The site RegioSQM predicts as most susceptible to the EAS serves as a reference. RegioSQM then compares the heat of formation about regioisomers of this reference intermediate. If the heat of formation about the test site's intermediate differs by less than 1 kcal/mol (4.18 kJ/mol) from the one about the reference site, RegioSQM marks the test site equally by a green dot. The site is marked red if the difference with the reference site is more 1 kcal/mol, but less than 3 kcal/mol (12.6 kJ/mol). RegioSQM's prediction about N-methyl imidazole (2, line b) is backed by experimental evidence; indeed, the EAS with NBS yields a mixture by preferential reaction at the two positions highlighted.
If RegioSQM recognizes a substrate as conformational flexible, by default, per site theoretically susceptible to an EAS, the heat of formation about up to 20 conformers of the intermediate are computed. The prediction then ranks the least endothermic charged conformer per site.
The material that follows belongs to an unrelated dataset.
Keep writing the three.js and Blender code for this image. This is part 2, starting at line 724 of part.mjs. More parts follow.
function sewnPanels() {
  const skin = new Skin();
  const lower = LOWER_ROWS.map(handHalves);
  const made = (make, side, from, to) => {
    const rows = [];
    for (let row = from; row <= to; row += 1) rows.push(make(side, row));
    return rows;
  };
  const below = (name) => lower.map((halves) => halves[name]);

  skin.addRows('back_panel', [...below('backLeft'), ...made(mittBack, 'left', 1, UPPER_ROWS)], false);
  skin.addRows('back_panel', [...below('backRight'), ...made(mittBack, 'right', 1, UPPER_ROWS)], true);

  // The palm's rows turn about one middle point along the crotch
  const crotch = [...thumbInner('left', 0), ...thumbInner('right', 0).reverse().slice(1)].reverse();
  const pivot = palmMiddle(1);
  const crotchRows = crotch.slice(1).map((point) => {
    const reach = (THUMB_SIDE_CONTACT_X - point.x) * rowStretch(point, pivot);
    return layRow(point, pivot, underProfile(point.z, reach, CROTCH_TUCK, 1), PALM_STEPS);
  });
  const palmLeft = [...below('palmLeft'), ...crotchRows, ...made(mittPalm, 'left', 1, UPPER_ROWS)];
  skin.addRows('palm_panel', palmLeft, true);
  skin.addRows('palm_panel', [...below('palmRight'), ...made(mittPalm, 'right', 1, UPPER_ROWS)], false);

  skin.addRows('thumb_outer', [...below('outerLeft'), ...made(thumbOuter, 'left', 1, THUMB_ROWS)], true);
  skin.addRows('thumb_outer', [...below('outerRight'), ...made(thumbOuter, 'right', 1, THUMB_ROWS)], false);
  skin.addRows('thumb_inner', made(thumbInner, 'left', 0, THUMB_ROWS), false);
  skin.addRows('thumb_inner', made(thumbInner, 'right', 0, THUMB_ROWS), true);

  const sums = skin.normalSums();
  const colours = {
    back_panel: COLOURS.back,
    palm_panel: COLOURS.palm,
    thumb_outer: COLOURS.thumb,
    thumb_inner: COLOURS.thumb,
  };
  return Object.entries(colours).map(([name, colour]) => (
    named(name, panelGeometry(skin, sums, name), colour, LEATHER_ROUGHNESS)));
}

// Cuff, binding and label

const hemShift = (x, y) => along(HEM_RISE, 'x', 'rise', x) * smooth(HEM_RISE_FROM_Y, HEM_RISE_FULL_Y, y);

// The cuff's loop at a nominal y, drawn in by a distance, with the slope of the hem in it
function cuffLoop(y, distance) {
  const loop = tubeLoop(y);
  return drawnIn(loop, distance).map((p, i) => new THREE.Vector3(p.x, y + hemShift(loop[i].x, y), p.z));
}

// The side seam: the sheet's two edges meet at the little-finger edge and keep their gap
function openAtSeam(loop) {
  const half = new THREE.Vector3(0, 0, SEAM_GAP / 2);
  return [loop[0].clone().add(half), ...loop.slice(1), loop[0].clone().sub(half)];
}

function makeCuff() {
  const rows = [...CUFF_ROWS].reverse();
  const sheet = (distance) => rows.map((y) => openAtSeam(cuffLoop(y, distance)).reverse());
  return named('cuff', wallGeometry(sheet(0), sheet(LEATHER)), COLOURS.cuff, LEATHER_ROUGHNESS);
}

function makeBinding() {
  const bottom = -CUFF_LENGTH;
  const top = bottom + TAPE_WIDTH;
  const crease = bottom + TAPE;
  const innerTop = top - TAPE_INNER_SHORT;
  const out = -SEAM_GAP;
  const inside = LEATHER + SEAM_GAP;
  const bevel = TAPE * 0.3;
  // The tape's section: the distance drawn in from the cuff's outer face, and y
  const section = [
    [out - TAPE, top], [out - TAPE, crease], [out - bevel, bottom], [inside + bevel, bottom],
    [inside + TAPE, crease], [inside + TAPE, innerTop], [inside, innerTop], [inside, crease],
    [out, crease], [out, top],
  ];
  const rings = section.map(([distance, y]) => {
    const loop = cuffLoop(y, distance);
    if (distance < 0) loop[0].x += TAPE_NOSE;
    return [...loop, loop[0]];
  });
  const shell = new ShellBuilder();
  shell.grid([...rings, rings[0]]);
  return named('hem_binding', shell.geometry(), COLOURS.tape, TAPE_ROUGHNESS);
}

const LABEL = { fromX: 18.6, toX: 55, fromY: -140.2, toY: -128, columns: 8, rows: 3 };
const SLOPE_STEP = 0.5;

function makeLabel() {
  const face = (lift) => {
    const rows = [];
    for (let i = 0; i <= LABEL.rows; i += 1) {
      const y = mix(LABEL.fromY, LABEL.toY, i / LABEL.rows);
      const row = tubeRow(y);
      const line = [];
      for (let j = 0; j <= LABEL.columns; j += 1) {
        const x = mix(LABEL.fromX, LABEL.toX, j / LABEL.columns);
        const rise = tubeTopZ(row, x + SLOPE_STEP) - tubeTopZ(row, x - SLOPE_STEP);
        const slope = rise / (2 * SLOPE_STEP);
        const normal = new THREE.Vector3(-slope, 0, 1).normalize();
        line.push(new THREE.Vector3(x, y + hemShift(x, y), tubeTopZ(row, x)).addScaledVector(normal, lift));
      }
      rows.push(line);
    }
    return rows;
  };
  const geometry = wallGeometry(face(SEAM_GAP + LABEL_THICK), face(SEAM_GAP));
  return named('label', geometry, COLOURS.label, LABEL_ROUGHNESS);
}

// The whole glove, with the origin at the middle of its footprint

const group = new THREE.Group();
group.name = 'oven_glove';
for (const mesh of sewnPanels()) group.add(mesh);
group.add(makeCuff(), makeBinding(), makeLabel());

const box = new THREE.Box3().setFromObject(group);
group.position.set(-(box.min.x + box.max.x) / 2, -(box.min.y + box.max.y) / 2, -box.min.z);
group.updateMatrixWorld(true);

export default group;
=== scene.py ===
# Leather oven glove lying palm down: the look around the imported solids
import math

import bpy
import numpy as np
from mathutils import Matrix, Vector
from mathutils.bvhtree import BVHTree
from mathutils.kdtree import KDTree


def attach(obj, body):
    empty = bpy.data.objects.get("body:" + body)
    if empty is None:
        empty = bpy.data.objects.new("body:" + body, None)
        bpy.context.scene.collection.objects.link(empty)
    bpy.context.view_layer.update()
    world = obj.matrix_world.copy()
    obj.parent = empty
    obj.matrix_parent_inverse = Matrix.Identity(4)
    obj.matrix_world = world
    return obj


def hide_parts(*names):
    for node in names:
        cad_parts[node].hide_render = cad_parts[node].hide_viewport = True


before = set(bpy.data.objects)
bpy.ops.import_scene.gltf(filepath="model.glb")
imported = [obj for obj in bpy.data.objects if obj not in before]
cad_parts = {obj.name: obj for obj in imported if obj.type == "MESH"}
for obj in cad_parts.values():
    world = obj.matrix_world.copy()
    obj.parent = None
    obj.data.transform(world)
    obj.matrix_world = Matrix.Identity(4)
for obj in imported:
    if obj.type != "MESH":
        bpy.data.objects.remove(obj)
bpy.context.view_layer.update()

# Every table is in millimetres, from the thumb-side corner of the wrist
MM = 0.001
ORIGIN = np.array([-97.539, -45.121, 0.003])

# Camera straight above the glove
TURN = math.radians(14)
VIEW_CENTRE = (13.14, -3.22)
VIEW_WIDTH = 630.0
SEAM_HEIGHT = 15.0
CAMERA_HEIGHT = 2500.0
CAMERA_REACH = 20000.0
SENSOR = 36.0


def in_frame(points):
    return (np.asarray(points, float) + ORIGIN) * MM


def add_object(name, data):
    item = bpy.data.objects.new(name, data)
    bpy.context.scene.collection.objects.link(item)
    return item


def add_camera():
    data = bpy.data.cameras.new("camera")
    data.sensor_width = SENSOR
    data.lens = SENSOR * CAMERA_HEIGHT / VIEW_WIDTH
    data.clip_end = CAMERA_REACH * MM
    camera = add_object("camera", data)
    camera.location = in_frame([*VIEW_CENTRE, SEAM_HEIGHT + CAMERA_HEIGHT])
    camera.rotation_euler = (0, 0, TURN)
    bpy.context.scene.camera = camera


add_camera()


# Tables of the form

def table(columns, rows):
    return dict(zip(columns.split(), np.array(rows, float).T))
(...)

As shown, sometimes, the experimentally observed sites of EAS (black circle) are not those RegioSQM predicts as highly susceptible (green dot) or moderately susceptible (red dot) to the EAS. Steric hindrance to entrant electrophiles, for example, is not considered by RegioSQM's prediction yet may be one plausible cause for such a discrepancy. This however should be balanced with the low computational cost of the method deployed (PM3/COSMO instead of DFT) to predict rapidly the sites of the EAS reaction. Depending on the threshold used, the rate of success within the test set of 535 substrates equals to 92% or 96%.
Data in subfolder replication
permit a replication of this prediction
for 535 substrates obtained by permutation of 69 mono- and bicyclic
(hetero)aromatic core structures with the substituents like those
depicted below:
RegioSQM is a set of Python scripts depending on
- OpenBabel (https://github.com/openbabel/openbabel/releases)
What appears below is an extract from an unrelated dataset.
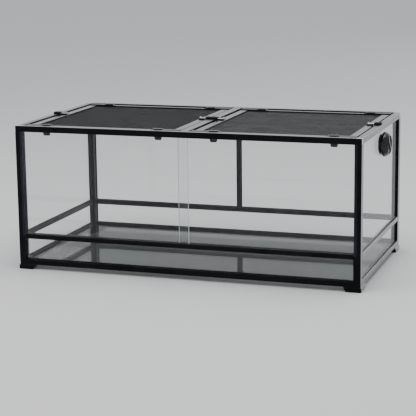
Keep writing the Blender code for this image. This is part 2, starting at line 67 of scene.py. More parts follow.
GAP = 0.0003
FOOT_WIDE, FOOT_DEEP = 0.058, 0.072
POST_WIDE, POST_DEEP = 0.024, 0.028
FRONT_POST_WIDE = 0.014
JAMB_FOOT = 0.1192
RAIL_DEPTH = 0.016
BOTTOM_LOW = 0.019
FLOOR_LOW, FLOOR_TOP = 0.0240, 0.0290
PANE_IN = 0.006
PANE_THICK = 0.005
CENTRE_POST_HALF = 0.008
RAIL_WALL = 0.020
CORNER = 0.036
LEDGE_UNDER, LEDGE_TOP = 0.488, 0.494
TRACK_ROOF, TRACK_TOP = 0.4902, 0.4922
STRIP_TOP = 0.502
JOINER_TOP = 0.5047
LID_OUTER, LID_INNER = 0.577, 0.024
WINDOW_OUTER, WINDOW_INNER = 0.552, 0.049
LID_END_Y, WINDOW_END_Y = 0.295, 0.270
KNOB_INNER_X = 0.098
KNOB_IN = 0.042
KNOB_LOW = 0.5050
KEEPER_TOP = 0.5115
PANE_HOLE = 0.0315


# --- Outlines ----------------------------------------------------------------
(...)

- RDKit (http://www.rdkit.org/docs/Install.html)
- numpy (https://numpy.org/doc/stable/user/install.html?highlight=installation), but often already included in scipy (https://scipy.org/install.html)
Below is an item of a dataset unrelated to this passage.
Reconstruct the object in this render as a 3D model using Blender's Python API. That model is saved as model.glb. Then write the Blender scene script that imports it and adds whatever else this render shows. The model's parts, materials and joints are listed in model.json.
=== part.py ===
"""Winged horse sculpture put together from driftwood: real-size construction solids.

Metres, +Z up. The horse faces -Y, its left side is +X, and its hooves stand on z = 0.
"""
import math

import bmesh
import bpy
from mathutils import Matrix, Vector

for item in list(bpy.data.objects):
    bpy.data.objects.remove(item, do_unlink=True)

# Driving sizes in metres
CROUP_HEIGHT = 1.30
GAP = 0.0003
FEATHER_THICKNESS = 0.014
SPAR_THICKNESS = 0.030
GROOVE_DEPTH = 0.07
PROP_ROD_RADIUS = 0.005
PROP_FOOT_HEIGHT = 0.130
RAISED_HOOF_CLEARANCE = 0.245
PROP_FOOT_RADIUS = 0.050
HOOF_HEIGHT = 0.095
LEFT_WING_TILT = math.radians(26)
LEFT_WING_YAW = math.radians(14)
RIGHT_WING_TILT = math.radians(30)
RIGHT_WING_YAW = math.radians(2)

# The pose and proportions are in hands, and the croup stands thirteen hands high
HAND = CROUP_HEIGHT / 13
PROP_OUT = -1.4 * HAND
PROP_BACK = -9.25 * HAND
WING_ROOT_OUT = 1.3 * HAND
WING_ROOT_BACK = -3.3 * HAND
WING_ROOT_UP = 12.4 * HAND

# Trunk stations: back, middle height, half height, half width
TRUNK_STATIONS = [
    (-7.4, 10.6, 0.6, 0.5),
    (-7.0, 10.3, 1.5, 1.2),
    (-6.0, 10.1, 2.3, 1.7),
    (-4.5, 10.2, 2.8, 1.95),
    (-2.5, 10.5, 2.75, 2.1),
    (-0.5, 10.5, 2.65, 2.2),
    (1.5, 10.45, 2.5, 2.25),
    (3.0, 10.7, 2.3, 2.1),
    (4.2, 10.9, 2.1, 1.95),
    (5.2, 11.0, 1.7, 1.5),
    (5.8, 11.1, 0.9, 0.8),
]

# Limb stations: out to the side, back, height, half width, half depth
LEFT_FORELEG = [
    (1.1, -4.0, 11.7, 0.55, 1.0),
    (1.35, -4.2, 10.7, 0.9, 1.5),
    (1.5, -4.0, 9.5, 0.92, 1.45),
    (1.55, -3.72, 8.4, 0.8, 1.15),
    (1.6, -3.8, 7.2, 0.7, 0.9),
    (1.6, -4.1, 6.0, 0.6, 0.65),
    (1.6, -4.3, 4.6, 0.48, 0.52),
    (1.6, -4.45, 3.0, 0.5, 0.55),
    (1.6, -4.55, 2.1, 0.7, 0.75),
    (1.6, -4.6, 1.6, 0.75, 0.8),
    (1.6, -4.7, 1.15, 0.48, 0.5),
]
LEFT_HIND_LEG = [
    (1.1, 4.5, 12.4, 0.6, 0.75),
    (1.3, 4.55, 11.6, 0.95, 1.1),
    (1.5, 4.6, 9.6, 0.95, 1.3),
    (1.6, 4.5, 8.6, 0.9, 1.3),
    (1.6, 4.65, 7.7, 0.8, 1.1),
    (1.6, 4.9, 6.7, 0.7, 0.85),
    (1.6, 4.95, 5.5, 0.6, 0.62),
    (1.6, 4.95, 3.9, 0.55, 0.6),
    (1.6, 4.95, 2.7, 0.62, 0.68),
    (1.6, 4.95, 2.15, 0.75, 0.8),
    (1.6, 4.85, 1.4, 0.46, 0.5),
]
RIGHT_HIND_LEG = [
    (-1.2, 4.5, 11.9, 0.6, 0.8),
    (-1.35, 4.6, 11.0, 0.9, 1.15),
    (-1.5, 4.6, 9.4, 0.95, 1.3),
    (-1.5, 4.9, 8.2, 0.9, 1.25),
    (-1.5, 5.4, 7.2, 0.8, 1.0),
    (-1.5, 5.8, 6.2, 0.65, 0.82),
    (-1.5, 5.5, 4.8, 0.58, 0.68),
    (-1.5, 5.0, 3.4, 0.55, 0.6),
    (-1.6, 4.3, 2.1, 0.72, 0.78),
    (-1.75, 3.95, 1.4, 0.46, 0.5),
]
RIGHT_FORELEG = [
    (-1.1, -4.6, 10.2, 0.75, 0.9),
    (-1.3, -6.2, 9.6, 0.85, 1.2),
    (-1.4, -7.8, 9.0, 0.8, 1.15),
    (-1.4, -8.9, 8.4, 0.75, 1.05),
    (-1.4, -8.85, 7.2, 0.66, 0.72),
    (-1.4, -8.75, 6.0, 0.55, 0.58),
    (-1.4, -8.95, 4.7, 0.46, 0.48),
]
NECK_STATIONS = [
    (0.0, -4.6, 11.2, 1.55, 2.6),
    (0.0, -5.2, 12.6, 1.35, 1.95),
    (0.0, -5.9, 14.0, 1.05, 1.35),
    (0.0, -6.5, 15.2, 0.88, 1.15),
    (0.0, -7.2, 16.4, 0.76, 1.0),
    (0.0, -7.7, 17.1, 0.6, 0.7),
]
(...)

- MOPAC (https://github.com/openmopac/mopac/) While the GitHub page provides the most recent version of a graphical installer for Windows, Mac, and Linux, the program equally has been packaged for Linux distributions such as Debian, Fedora. For other distributions, check repology.org.
Because MOPAC's computations typically are the overall rate-determining step in the course of a prediction, it is recommended to run multiple concurrently working instances of MOPAC. For Linux, (GNU Parallel) is a suitable tool for this.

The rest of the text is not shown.